Bushido refers to the moral code principals that developed among the samurai class of Japan. Bushido has one unchanging ideal: the martial spirit, which includes athletic and military skills as well as fearless facing of the enemy.

Shinkendo revolves around the structure of Gorin Goho Gogyo. Gorin Goho Gogyo are five equally balanced interacting rings that symbolize the five major methods of technical study. These include Suburi (sword swinging drills), Tanrengata (Solo forms), Battoho (combative drawing and cutting methods), Tachiuchi (sparring), and Tameshigiri/Shizan (cutting straw and bamboo targets).

Students of Shinkendo train with a Bokuto, which is a wooden sword. They advance to training with an Iaito or Mugito, a non-sharpened sword. Finally they use a Shinken, or a "live blade." At more advanced levels, the student may test his skill by test cutting practice on tatami omoto makiwara, which are rolled up tatami mats which were previously soaked in water. Eventually the student test cuts using Nihondake or Mosodake, Japanese or Chinese bamboo. Test cutting alone is not the ultimate goal. A full and complete integration of sword and practice and its concepts should be achieved before students touch a real sword.

Techniques take time to develop and mature, and one of the main qualities for which students strive is their spirit of Jinsei Shinkendo (Life is Shinkendo). They attempt to apply the values and teachings found in Shinkendo training to other areas of their lives. They are also instructed to use life-experiences to better understand Shinkendo. According to Toshishiro Obata Soke, swordsmanship is an art form, and should be treated with the utmost dignity and respect.

The dan/kyu system is not used in Shinkendo. Ranks are based upon an older system that was used during the Samurai era. Practitioners are divided into three groups: Seito, Deshi and Kyakubun.
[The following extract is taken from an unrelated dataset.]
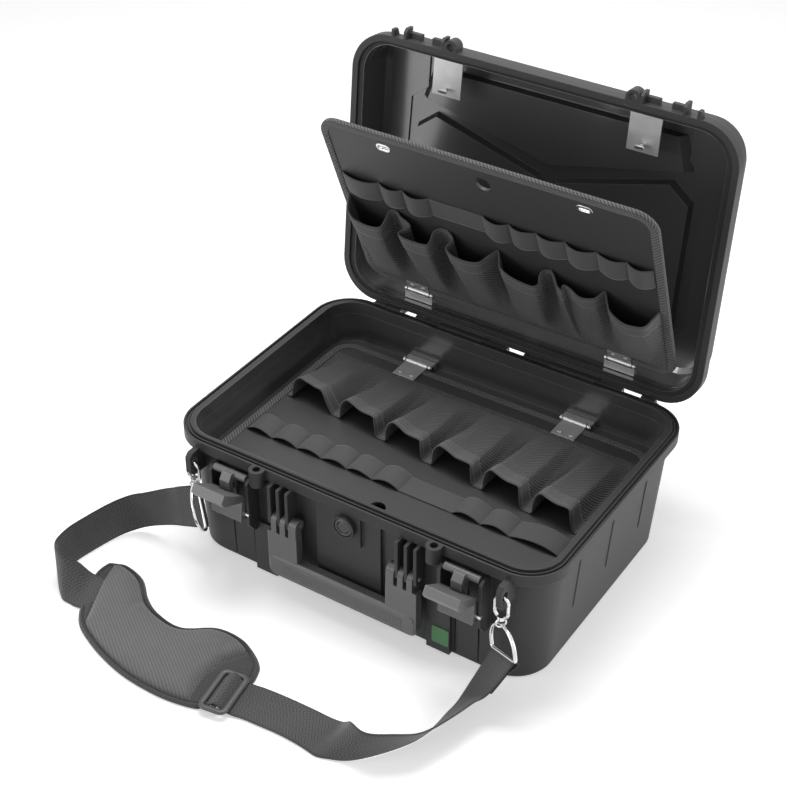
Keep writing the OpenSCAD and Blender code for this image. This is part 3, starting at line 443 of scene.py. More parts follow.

No honorary ranks are awarded.

Shinkendo requires rigorous physical training, depth of coordination, and intense focus. The most important aspect of Shinkendo is the emphasis on spiritual forging, which inspires Bushi Damashi (the Samurai/warrior spirit.) This is a quality as relevant today as it was hundreds of years ago. Shinkendo brings the student a strong body and mind as well as a calm, clear, and focused spirit.

According to Toshishiro Obata Soke: "Shinkendo has a number of meanings depending on the calligraphy, or kanji used to depict the various characters. Shinken is what a real Japanese sword is called; however, shin can also mean true or serious, as in your pursuit of life and training (therefore, the word "Shinkendo" can also be interpreted as "the way of living your life seriously and fully".); shin can mean mind and spirit, as the art affords you a way to forge both; shin also means god, in that we should respect our world and nature, and espouse world peace. Shinkendo does not have to stop at the dojo's doors, but can be thought of as a path to follow, and a strategy of mind to apply in your life and its day to day activities. That is how this art came about. I created the International Shinkendo Federation to promote those ideals, because the truth begets the truth."

Shinkendo's headquarters, or Honbu, are located in Los Angeles, California.